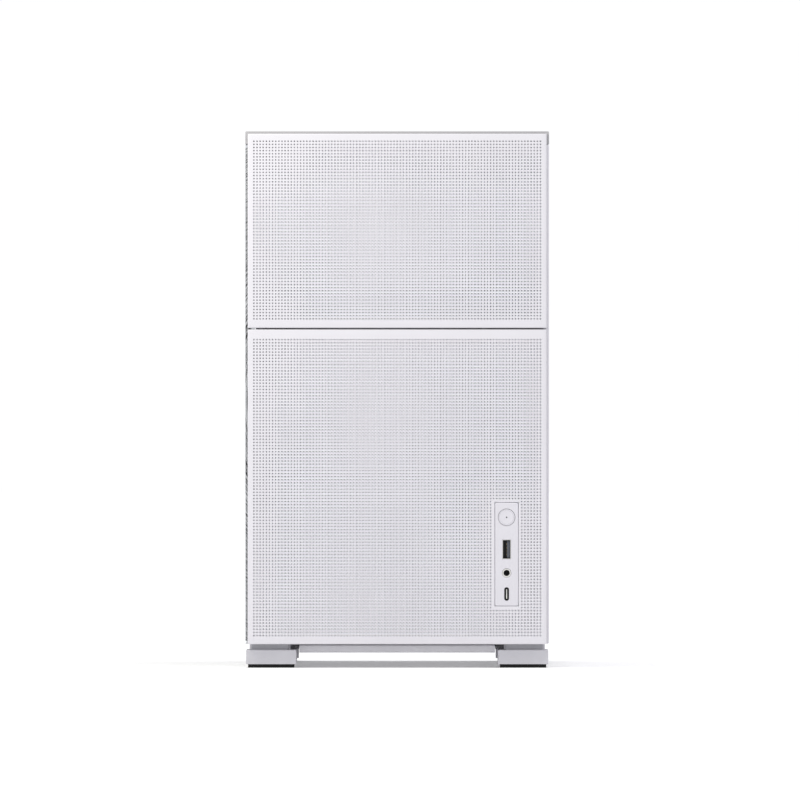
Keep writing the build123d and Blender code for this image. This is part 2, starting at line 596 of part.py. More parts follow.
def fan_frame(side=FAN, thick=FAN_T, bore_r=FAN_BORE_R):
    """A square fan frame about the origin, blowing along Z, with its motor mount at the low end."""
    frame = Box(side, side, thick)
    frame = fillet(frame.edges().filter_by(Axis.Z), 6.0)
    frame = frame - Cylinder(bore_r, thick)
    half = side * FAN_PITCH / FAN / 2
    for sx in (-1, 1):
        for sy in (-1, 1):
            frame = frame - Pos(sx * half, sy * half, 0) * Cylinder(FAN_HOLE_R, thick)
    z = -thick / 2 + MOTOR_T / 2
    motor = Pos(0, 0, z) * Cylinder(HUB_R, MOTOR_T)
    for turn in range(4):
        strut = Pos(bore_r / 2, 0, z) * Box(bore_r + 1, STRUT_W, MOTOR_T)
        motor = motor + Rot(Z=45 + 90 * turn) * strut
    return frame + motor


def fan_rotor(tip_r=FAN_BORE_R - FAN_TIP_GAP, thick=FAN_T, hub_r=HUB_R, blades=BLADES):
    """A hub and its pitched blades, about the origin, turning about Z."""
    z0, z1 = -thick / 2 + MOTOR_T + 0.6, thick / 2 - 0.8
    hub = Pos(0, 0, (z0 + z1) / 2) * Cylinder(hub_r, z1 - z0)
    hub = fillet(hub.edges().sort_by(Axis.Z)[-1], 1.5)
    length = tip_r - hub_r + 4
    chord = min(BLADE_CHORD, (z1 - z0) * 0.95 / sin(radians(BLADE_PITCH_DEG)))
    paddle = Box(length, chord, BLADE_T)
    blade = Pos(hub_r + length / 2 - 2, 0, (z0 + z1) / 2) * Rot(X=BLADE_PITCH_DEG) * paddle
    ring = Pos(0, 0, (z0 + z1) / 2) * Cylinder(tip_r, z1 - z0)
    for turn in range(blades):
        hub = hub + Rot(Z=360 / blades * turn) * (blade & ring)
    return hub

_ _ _

# [What to work on]
Extract each line of the listing above, copying it word for word.

# [Result of the task]
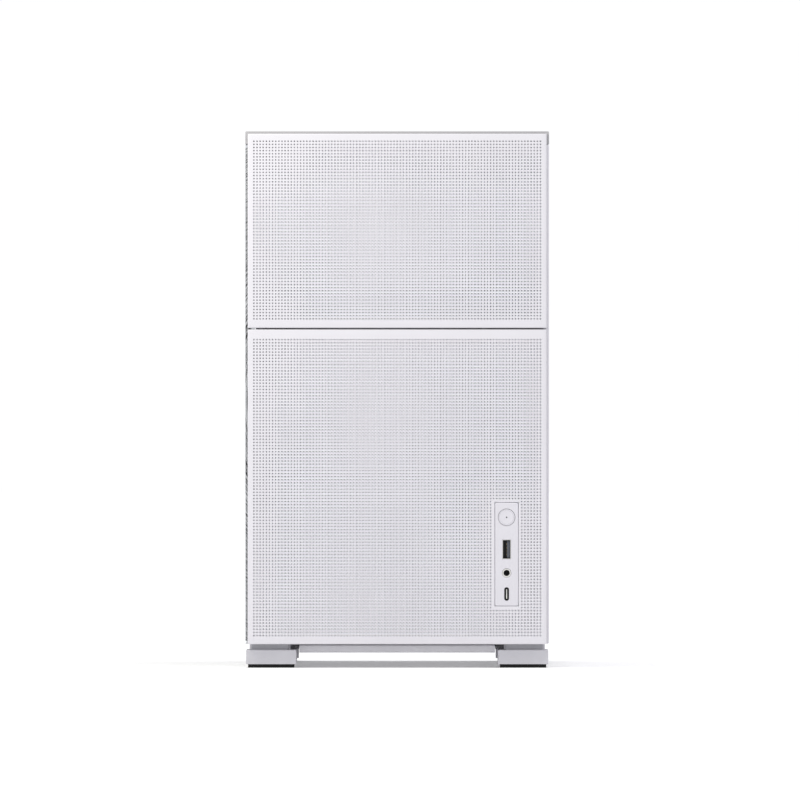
Keep writing the build123d and Blender code for this image. This is part 2, starting at line 596 of part.py. More parts follow.
def fan_frame(side=FAN, thick=FAN_T, bore_r=FAN_BORE_R):
    """A square fan frame about the origin, blowing along Z, with its motor mount at the low end."""
    frame = Box(side, side, thick)
    frame = fillet(frame.edges().filter_by(Axis.Z), 6.0)
    frame = frame - Cylinder(bore_r, thick)
    half = side * FAN_PITCH / FAN / 2
    for sx in (-1, 1):
        for sy in (-1, 1):
            frame = frame - Pos(sx * half, sy * half, 0) * Cylinder(FAN_HOLE_R, thick)
    z = -thick / 2 + MOTOR_T / 2
    motor = Pos(0, 0, z) * Cylinder(HUB_R, MOTOR_T)
    for turn in range(4):
        strut = Pos(bore_r / 2, 0, z) * Box(bore_r + 1, STRUT_W, MOTOR_T)
        motor = motor + Rot(Z=45 + 90 * turn) * strut
    return frame + motor


def fan_rotor(tip_r=FAN_BORE_R - FAN_TIP_GAP, thick=FAN_T, hub_r=HUB_R, blades=BLADES):
    """A hub and its pitched blades, about the origin, turning about Z."""
    z0, z1 = -thick / 2 + MOTOR_T + 0.6, thick / 2 - 0.8
    hub = Pos(0, 0, (z0 + z1) / 2) * Cylinder(hub_r, z1 - z0)
    hub = fillet(hub.edges().sort_by(Axis.Z)[-1], 1.5)
    length = tip_r - hub_r + 4
    chord = min(BLADE_CHORD, (z1 - z0) * 0.95 / sin(radians(BLADE_PITCH_DEG)))
    paddle = Box(length, chord, BLADE_T)
    blade = Pos(hub_r + length / 2 - 2, 0, (z0 + z1) / 2) * Rot(X=BLADE_PITCH_DEG) * paddle
    ring = Pos(0, 0, (z0 + z1) / 2) * Cylinder(tip_r, z1 - z0)
    for turn in range(blades):
        hub = hub + Rot(Z=360 / blades * turn) * (blade & ring)
    return hub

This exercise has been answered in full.